On another level, printmaking processes open particular psychological and philosophical resonances which I will continue to investigate. In monotypes especially, the interaction of paper, press, and plate invite the effects of chance to enter the artwork. These aleatory moments are more aesthetically interesting to me than the defined brushstroke now. And embossing, the record of the way the paper and plate meet, is an especially rich kind of mark, an index registering the design being transferred to the paper. In trace monotypes there is the mutual interaction of paper, drawing tool, pressure, the hand, as well as the mirroring of linear and spatial–positive and negative versions–of the print, when the plate is put through the press. The complexity of this doubling and the presence of the hand, as well as the pushback of the paper seem especially mysterious. In screenprinting, the repetition and variation possible through the use of a matrix permits the artist to show the viewer variable outcomes and a range of interpretations of one event. Screenprinting connects fine art to the commercial and everyday world of popular culture. This lineage resonates with a non-hierarchical, more open-ended kinds connections between things and events.

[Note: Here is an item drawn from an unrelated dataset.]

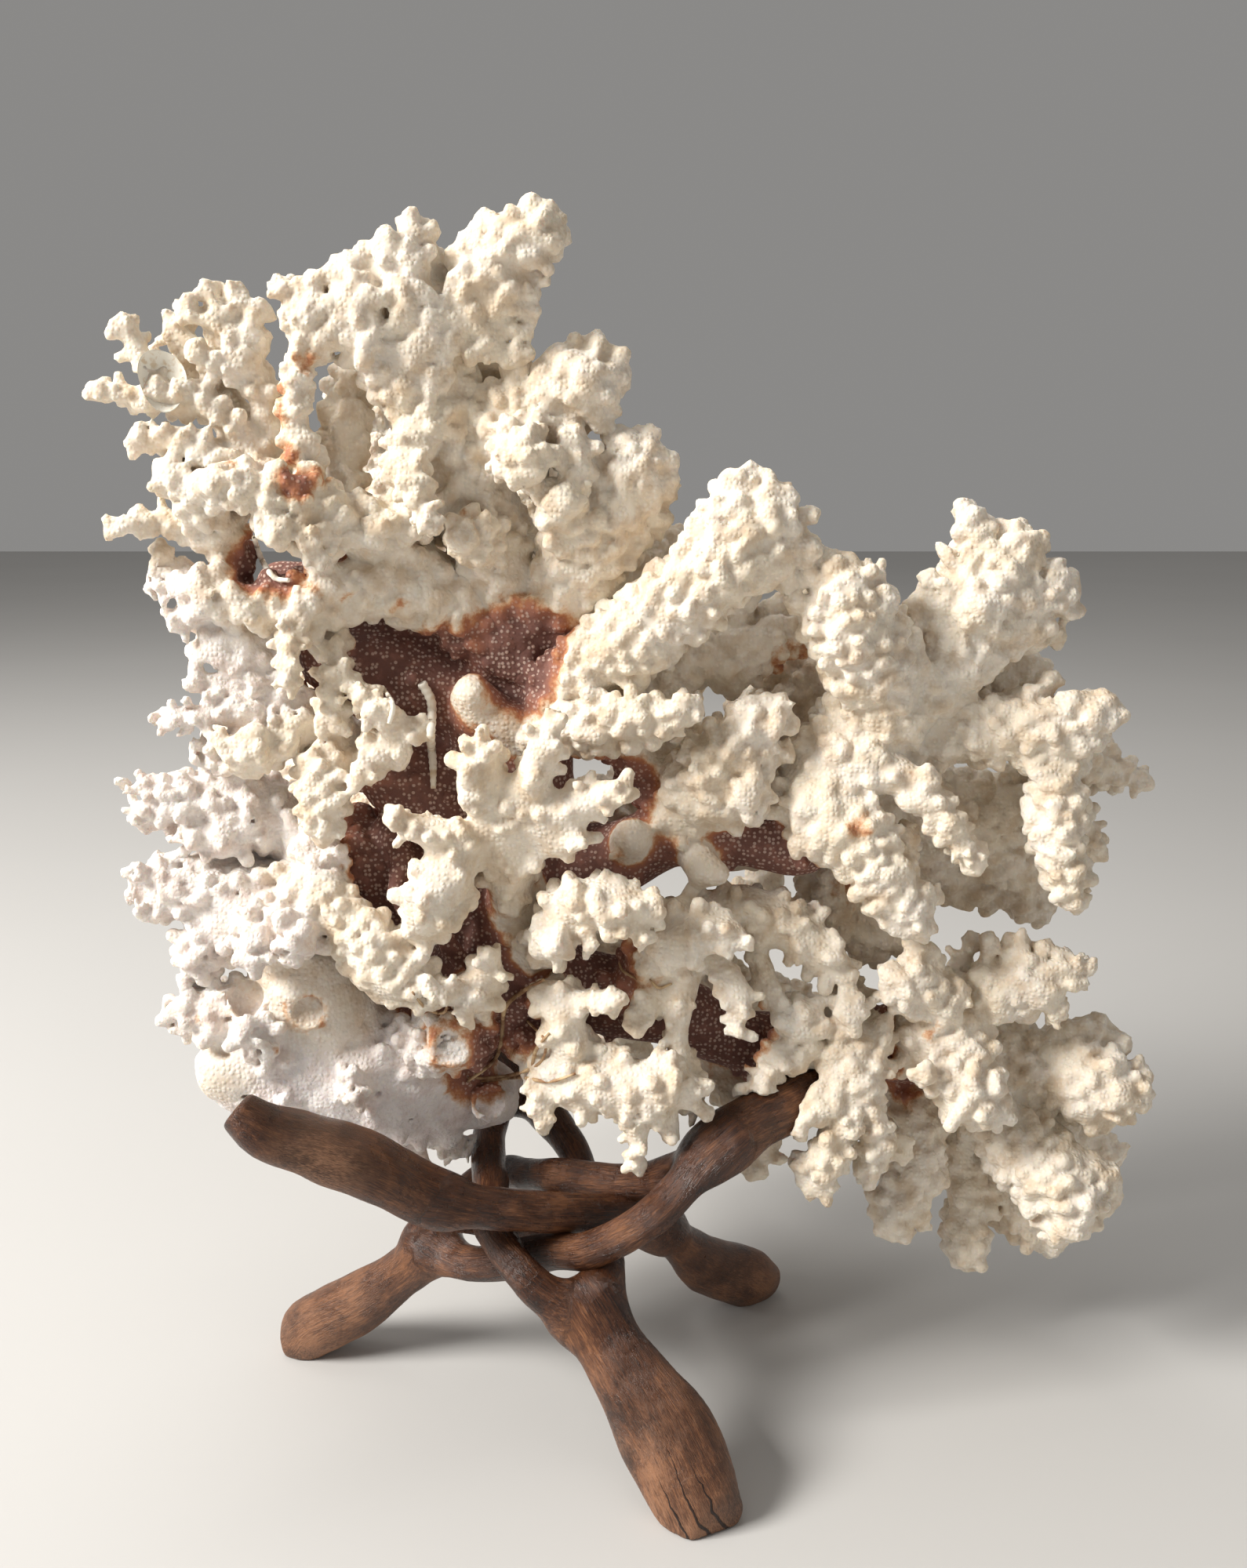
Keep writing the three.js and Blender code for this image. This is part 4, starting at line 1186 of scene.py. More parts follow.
        )),
        Bough("front_middle_bough", "cream_coral", Skin.LOBED, limbs(
            ((-24, 108, 2, 5.9), (-16, 110, -8, 5.9), (-14, 118, -16, 5.5), (-5, 119, -20, 5.9),
             (4, 118, -22, 4.2)), ((-4, 117, -20, 5), (4, 112, -22, 3.4)),
            ((-12, 116, -14, 4.2), (-8, 111, -20, 3.4)), ((-14, 112, -12, 5.9), (-15, 110, -20, 5)),
        )),
        Bough("front_right_bough", "cream_coral", Skin.LOBED, limbs(
            ((0, 98, 2, 5.2), (6, 105, -6, 6.2), (14, 110, -12, 7), (23, 112, -14, 5.2), (27, 110, -16, 3.3)),
            ((8, 108, -6, 5.2), (12, 117, -8, 4.4)), ((8, 102, -4, 5.9), (5, 94, -12, 5.2)),
            ((14, 102, -8, 5.2), (12, 91, -12, 4), (14, 80, -14, 2.5)),
            ((20, 106, -8, 4.4), (26, 97, -12, 4), (26, 89, -14, 2.9)),
        )),
        Bough("middle_lower_bough", "cream_coral", Skin.LOBED, limbs(
            ((4, 108, 6, 5.2), (18, 117, 4, 5.9), (31, 116, 2, 6.2), (41, 111, 0, 6.2), (48, 105, -2, 4.4)),
            ((41, 111, 2, 4.4), (48, 104, 8, 4), (52, 98, 8, 3.7), (52, 91, 6, 3.3)),
            ((30, 108, 0, 3.7), (33, 99, -4, 3.3), (38, 91, -6, 2.9)),
        )),
        Bough("knob_fingers", "cream_coral", Skin.LOBED, limbs(
            ((-18, 98, -2, 4.9), (-14, 95, -12, 5.7), (-12, 87, -14, 5.3), (-12, 82, -12, 4.9)),
            ((-12, 95, -14, 4.1), (-3, 96, -20, 2.5)), ((-6, 96, -18, 3.3), (-2, 96.5, -20, 1.6)),
        )),
        Bough("lower_front_bough", "cream_coral", Skin.LOBED, limbs(
            ((-26, 94, 6, 6.2), (-19, 84, -4, 6.2), (-11, 77, -12, 7.5), (0, 76, -16, 7), (9, 75, -18, 5.3),
             (15, 74, -18, 3.5)), ((-18, 80, -8, 5.3), (-19, 70, -14, 4)),
            ((-1, 73, -16, 5.3), (3, 64, -18, 3.5), (3, 56, -18, 2.6)),
            ((6, 72, -16, 4.8), (10, 65, -16, 3.5)), ((8, 74, -12, 4.4), (17, 70, -8, 3.5)),
            ((-19, 72, -13, 3.5), (-19, 67.5, -14, 2.4)), ((10, 68, -16, 3.5), (11, 64, -16, 2.4)),
            ((12, 76, -18, 4), (16.5, 75, -18, 2.4)), ((8, 77, -16, 4.4), (10.5, 80, -17, 2.4)),
            ((13, 73, -18, 3.5), (17.5, 69.5, -17, 2.2)),
        )),
        Bough("lower_middle_fingers", "cream_coral", Skin.KNOBBLY, limbs(
            ((40, 84, 4, 5.9), (50, 84, -2, 7.6), (54, 79, -4, 7.6), (51, 70, -8, 5.5), (49, 62, -10, 5),
             (46, 52, -12, 3.8)), ((40, 86, 0, 5.9), (41, 92, -6, 4.2)),
            ((49, 88, -2, 5.9), (51, 93, -6, 4.6)), ((42, 84, -2, 5.5), (36, 82, -6, 4.6), (31, 73, -8, 2.9)),
            ((54, 74, -4, 5.5), (58, 64, -8, 4.6), (58, 56, -8, 2.9)), ((58, 64, -6, 3.8), (63, 60, -6, 2.5)),
            ((54, 84, -2, 5.9), (58, 88, -2, 3.8)), ((50, 78, -4, 5), (46, 70, -10, 3.8), (42, 66, -12, 2.5)),
            ((33, 76, -8, 3.4), (29.5, 71.5, -8, 2.4)), ((44, 69, -9, 3.4), (41, 64.5, -10, 2.2)),
            ((47, 54, -12, 3.4), (47, 48.5, -12, 2.4)), ((47, 57, -11, 3.4), (42.5, 55, -11, 2.2)),
            ((58, 58, -8, 3), (58, 53.5, -8, 2.2)), ((59, 62, -7, 3.4), (63.5, 59.5, -6, 2.2)),
        )),
        Bough("lower_back_finger", "cream_coral", Skin.LOBED, limbs(
            ((20, 84, 18, 5.4), (25, 75, 14, 6.3), (29, 66, 10, 5.4), (31, 59, 8, 4)),
            ((28, 70, 10, 4.5), (34, 65, 8, 3.1)), ((31, 62, 9, 4), (34.5, 58, 8, 2)),
        )),
        Bough("right_fork", "cream_coral", Skin.KNOBBLY, limbs(
            ((62, 84, 10, 7.2), (68, 87, 4, 8.6), (76, 87, 2, 8.1), (77, 79, -2, 7.7), (80, 72, -6, 7.2),
             (84, 70, -6, 5.4)), ((72, 90, 4, 7.2), (70, 98, 0, 6.3), (64, 100, -4, 4.5)),
            ((69, 98, 0, 4.5), (66, 106, -2, 2.7)),
            ((76, 90, 6, 7.2), (83, 98, 4, 7.2), (93, 101, 2, 6.3), (100, 102, 0, 3.6)),
            ((92, 100, 2, 5.4), (98, 94, 0, 3.1)), ((75, 78, -2, 4.5), (70, 78, -8, 3.1)),
            ((67, 102, -2, 3.6), (66, 108.5, -2, 2.2)), ((68, 100, -2, 3.6), (69.5, 106, -2, 2.2)),
            ((66, 100, -3, 3.6), (61.5, 101.5, -4, 2.2)), ((66, 97, -3, 3.6), (62, 96.5, -4, 2.2)),
            ((72, 92, 0, 4.5), (74.5, 96, -2, 2.9)), ((83, 99, 3, 4.5), (82, 108, 3, 2.3)),
            ((86, 100, 3, 4.5), (86.5, 107.5, 3, 2.2)), ((88, 101, 3, 4.5), (89.5, 109, 2, 2.4)),
            ((92, 101, 2, 4.5), (94, 107, 2, 2.2)), ((95, 101, 1, 4), (98, 105, 1, 2.2)),
            ((98, 101, 0, 3.6), (104, 103.5, 0, 2.2)), ((92, 99, 2, 3.6), (91.5, 95, 1, 2.2)),
            ((74, 98, 8, 4), (78, 109, 8, 2.6)),
        )),
        Bough("far_right_fan", "cream_coral", Skin.KNOBBLY, limbs(
            ((72, 80, 18, 7.4), (86, 82, 18, 8.4), (98, 79, 14, 8.8), (108, 76, 8, 10.2), (113, 74, 4, 6.5)),
            ((102, 80, 12, 6.5), (109, 86, 10, 4.7)), ((84, 76, 18, 8.4), (95, 70, 14, 7.4)),
            ((100, 82, 12, 5.6), (103, 88, 10, 2.4)), ((104, 82, 10, 5.6), (107.5, 88.5, 9, 2.4)),
            ((108, 80, 8, 5.6), (113, 84.5, 7, 2.4)), ((110, 77, 6, 5.6), (117, 79.5, 5, 2.4)),
            ((110, 74, 5, 5.6), (117.5, 73, 4, 2.4)), ((106, 72, 6, 5.6), (109.5, 66.5, 5, 2.6)),
        )),
        Bough("lower_right_spray", "cream_coral", Skin.KNOBBLY, limbs(
            ((76, 76, 16, 8), (85, 67, 12, 8), (94, 58, 4, 9.5), (102, 50, -2, 9.5), (105, 43, -4, 7)),
            ((100, 52, 0, 7), (111, 50, -2, 4)), ((90, 66, 14, 6), (103, 64, 18, 5), (113, 59, 18, 3.5)),
            ((104, 50, -2, 6), (112.5, 52.5, -2, 2.2)), ((105, 48, -2, 6), (113.5, 48.5, -2, 2.2)),
            ((105, 46, -3, 6), (111, 44.5, -3, 2.2)), ((105, 43, -4, 5), (107.5, 39.5, -4, 2.2)),
            ((103, 44, -4, 5), (102.5, 37.5, -4, 2.2)),
        )),
        Bough("drop_branches", "cream_coral", Skin.KNOBBLY, limbs(
            ((64, 78, 18, 7.2), (68, 67, 12, 7.7), (69, 58, 8, 6.8), (66, 50, 4, 5.4), (65, 43, 2, 4.5)),
            ((72, 68, 20, 6.3), (79, 60, 18, 7.2), (83, 50, 16, 5.9), (82, 42, 12, 5), (82, 35, 10, 4.5)),
            ((84, 56, 20, 6.3), (91, 46, 18, 7.2), (99, 38, 14, 5.9)), ((66, 48, 4, 4.5), (71, 51, 4, 3.6)),
            ((82, 36, 10, 4), (82, 30.5, 10, 2.6)), ((81, 40, 11, 4), (77.5, 38, 11, 2.2)),
            ((65, 48, 3, 4), (61, 47, 3, 2)), ((65, 44, 2, 3.6), (62.5, 40.5, 2, 2.2)),
            ((66, 44, 2, 3.6), (70, 40.5, 2, 2.2)), ((65, 42, 2, 3.6), (66, 38.5, 2, 2.4)),
        )),
        Bough("back_upper_bough", "cream_coral", Skin.KNOBBLY, limbs(
            ((-20, 160, 18, 8), (-26, 178, 30, 9), (-38, 196, 42, 9), (-50, 214, 50, 7), (-56, 228, 54, 4.5)),
            ((-30, 186, 36, 7), (-22, 204, 46, 7), (-20, 222, 52, 5)),
            ((-44, 204, 46, 6), (-64, 204, 50, 5), (-76, 210, 48, 3.5)),
        )),
        Bough("back_left_bough", "cream_coral", Skin.KNOBBLY, limbs(
            ((-30, 126, 18, 9), (-46, 134, 32, 9), (-62, 140, 44, 8), (-78, 148, 52, 6), (-88, 156, 54, 4)),
            ((-54, 136, 40, 7), (-66, 122, 50, 7), (-78, 114, 54, 5)),
            ((-56, 140, 38, 7), (-60, 158, 46, 6), (-66, 172, 50, 4)),
        )),
        Bough("back_right_bough", "cream_coral", Skin.KNOBBLY, limbs(
            ((-14, 134, 20, 9), (2, 142, 34, 9), (20, 150, 48, 8), (38, 158, 58, 7), (54, 166, 62, 5)),
            ((12, 146, 42, 7), (10, 166, 54, 7), (14, 186, 60, 5)),
            ((24, 150, 50, 6), (36, 140, 56, 6), (50, 136, 58, 4.5)),
            ((24, 152, 44, 7), (34, 172, 48, 6.5), (40, 188, 50, 5)),
        )),
        Bough("back_lower_bough", "cream_coral", Skin.KNOBBLY, limbs(
            ((-24, 104, 20, 9), (-8, 104, 34, 9), (10, 102, 46, 8), (28, 96, 56, 7), (46, 92, 62, 5)),
            ((-16, 104, 28, 7), (-26, 116, 44, 7), (-30, 128, 54, 5)),
            ((2, 102, 42, 6), (0, 88, 52, 5), (6, 78, 56, 3.5)),
            ((16, 100, 50, 6), (22, 114, 56, 5.5), (32, 124, 58, 4)),
        )),
    )
    rings: tuple[Ring, ...] = (
        Ring((-72.3, 93.3, -13, 4.0), 0.45, 0.2, 0.26),
        Ring((-39.5, 84.8, -13.5, 4.8), 0.5, 0.3, 0.34),
        Ring((-30.6, 70.8, -2, 4.0), 0.8, 2.2, 0.08),
        Ring((-86, 96.5, -13, 4.4), 0.3, 5.0, 0.2),
        Ring((-2, 130, -3, 1.0), 0.5, 1.5, 0.3),
    )
    spots: tuple[Spot, ...] = (
        Spot((-33, 202, -6, 4), 0.35),
        Spot((-72, 230, -8, 3), 0.36), Spot((-72, 224, -9, 3.2), 0.40), Spot((-71, 217, -10, 3.6), 0.5),
        Spot((-69, 211, -14, 4), 0.62), Spot((-65, 235.5, -10, 3.2), 0.45), Spot((-63, 213, -12, 3), 0.45),
        Spot((-66, 189, -9, 2.6), 0.34), Spot((-59, 186, -9, 2.6), 0.36), Spot((-53, 183, -8, 3), 0.45),
        Spot((-48, 185, -7, 2.6), 0.42), Spot((-47, 196, -8, 2.6), 0.34), Spot((-82, 216, -14, 2.4), 0.3),
        Spot((-74, 192, 0, 9), 1.2), Spot((-66, 193, 2, 7), 1.1), Spot((-80, 192, 2, 7), 0.8),
        Spot((0, 146, 4, 7), 1.0), Spot((-8, 150, 6, 8), 1.0), Spot((-21, 174, 6, 12), 1.1),
        Spot((-36, 177, 8, 9), 1.0), Spot((-10, 163, 8, 9), 0.9), Spot((-50, 172, 10, 10), 0.9),
        Spot((-55, 125, 4, 12), 1.0), Spot((-48, 134, 6, 11), 1.0), Spot((-44, 118, 2, 10), 1.0),
        Spot((-36, 146, 8, 12), 1.0), Spot((-30, 128, 2, 11), 0.9), Spot((-34, 158, 6, 9), 1.0),
        Spot((2, 104, -2, 9), 0.8), Spot((-6, 110, -4, 7), 0.8), Spot((26, 90, 2, 9), 0.9),
        Spot((58, 84, 6, 7), 0.7), Spot((63, 76, 8, 6), 0.7), Spot((70, 72, 2, 5), 0.6),
        Spot((75, 68, 2, 4), 0.55), Spot((52, 137, -12, 3.5), 0.4), Spot((70, 88, -6, 3), 0.35),
        Spot((42, 160, 24, 4), 0.35), Spot((44, 135, -2, 3), 0.32), Spot((-40, 88, -6, 6), 0.5),
        Spot((-33, 80, 0, 8), 0.8), Spot((-22, 92, -2, 8), 0.9), Spot((34, 176, 14, 7), 0.45),
        Spot((48, 122, 22, 6), 0.4), Spot((-24, 96, -4, 7), 0.9), Spot((18, 84, 6, 8), 0.8),
        Spot((-94, 92, -12, 3), 0.4), Spot((-78, 84, -18, 2.6), 0.4), Spot((-60, 83, -18, 2.6), 0.35),
    )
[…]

In terms of vocabulary, I am interested in factors which seem to be ubiquitous our 21st Century urban lives, like grids and matrices, in both the physical and virtual worlds. I am just as intrigued by all the artistic strategies which resist the control they exert, and printmaking processes especially court the effects of both agency and chance.
Artist Statement 1
As a rule my artwork originates in my experience of the 21st Century urban world in which I live. This past semester I focused on the experience of urban light, especially nocturnal and underground (subway) light, but also that of digital advertising with its flashy hues. The intense contrasts of light and dark, color and its absence, in the urban night, are to me an analogy for the extremes I perceive in the City–in terms of architectural scale, as the “pencil” buildings reach ever higher, and in terms of wealth, as the social differences between rich and poor increase. If my message is acknowledgement of, but also ambiguity about, dazzling visual extremes, it is through the formal qualities of art that I convey my meaning. Printmaking will be a significant and addition to my repertory of means and I think, essential to my message. These aesthetic considerations below have been important:
- Abstraction. I’ve committed to abstraction, because it encourages open and divergent interpretations on the part of the viewer. I intend multiple readings for my artwork: as blocks of color, streetscapes, mediascapes, or ideascapes. I want to continue veiling, collaging and layering my subject matter to suggest imaginative reordering, even as I respond to the visual signifiers of the world around me.
- Color Tensions. I aim for strong optical impact for the viewer through various coloristic means: contemporary fluorescent hues; “social color” (Mary Heilmann) to resonate with the cacophony of computer screens, digital games and the street; abrupt contrasts between complementaries, optical shifts and other psychophysical effects. I want to push towards more intense effects with color. This involves exploring new materials–paints, pigments, supports, and methods of color application like printmaking.
3. Composition and structure: My recent abstract painting has been quite focused on shallow space. I’ve also intentionally reduced the brushstroke with its myriad, attendant meanings. My painting looks more graphic than it ever has, and I’ve made and used devices like stencils. I now hope to integrate printmaking aesthetically by creating layers and adding complexity to my work in this way. The “chance” effects of printmaking’s mechanical means are more aesthetically interesting and resonant to me than the hand and the brushstroke now. I am attracted to the layering that Albert Oehlen and others deploy. To this end I want to learn to print on canvas. In general the cacophony of the urban world I think can be represented by a combination of materials and methods and I want to integrate printmaking into my painting as part of this plethora.